After Simultaneous Prismatic Windows, Delaunay freed himself altogether, and reached pure painting in The Discs and Cosmic Circular Forms, all dated 1912. Modestly, he did not consider his research -- so important for the birth of abstract art -- as culmination but, rather, as a necessary transition. 'We are at the ABC of the new painting', he used to say. However, in Homage to Blériot ( 1914), even though his abstract research is predominant, Delaunay found again a certain meaning in representation. The theoretical importance of his discoveries, the shock power of his coloured universe, brought him considerable prestige. His influence extended far beyond Paris. A great friendship sprang up between him and the two young German artists Franz Marc and August Macke. Kandinsky invited him to the two Blaue Reiter exhibitions. Klee translated one of his articles. Apollinaire's lecture at the Delaunay exhibition in Berlin, at the Der Sturm Gallery in 1913, made a tremendous impression.
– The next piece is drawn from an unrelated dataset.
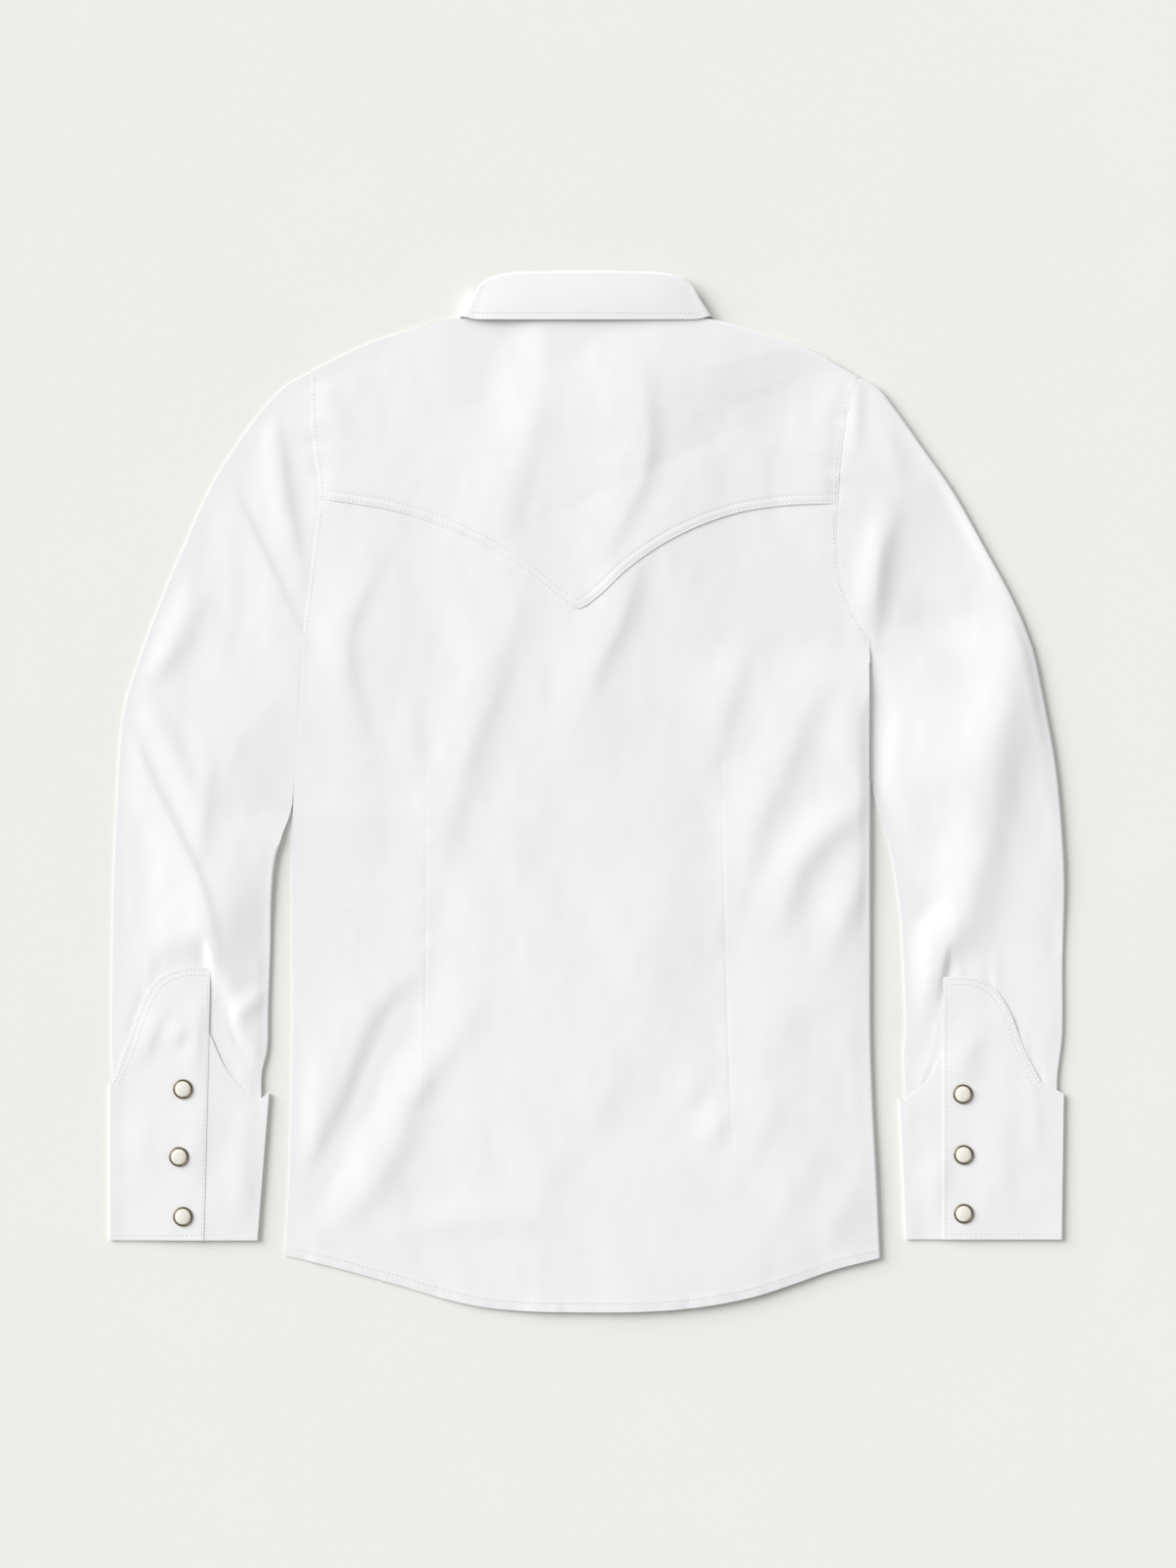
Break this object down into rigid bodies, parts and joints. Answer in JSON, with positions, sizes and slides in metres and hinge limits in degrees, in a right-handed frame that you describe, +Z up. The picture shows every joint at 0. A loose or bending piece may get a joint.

During the 1914-1918 war Delaunay spent a long time in Spain and Portugal. In his Portuguese still lifes there is some return to the use of subjects, and a predominance of rounded forms. After the war he went back to his old themes: riding schools, runners. The Eiffel Tower continued to arouse his amazement. In 1925 he painted his large City of Paris for the Mallet-Stevens Pavilion at the Exhibition of Decorative Arts in Paris. Returning to his Discs of 1914, he amplified them in his Unending Rhythms and Coloured Rhythms. He discovered new cadences and expressed them with an ever-renewed joy and youthfulness. The Paris International Exhibition in 1937 gave him the opportunity of realizing his greatest ambition. After two years of intensive preparation, he executed, in a month and a half, ten enormous bas-reliefs in colour for the Hall of Railroads and a gigantic Rhythms about a thousand square yards in size for the Hall of the Air, works which, with their enormous dimensions, represent one of the most imposing efforts in modern decoration. Colour had become the subject, and Delaunay achieved abstraction in the fullest sense of the term. In 1938, gravely ill, he painted his last Rhythms, and finished writing about his research. These writings are still unpublished. In 1940, fleeing from the German invasion, he took refuge in Auvergne, then in Mougins. He died in Montpellier on October 25th, 1941.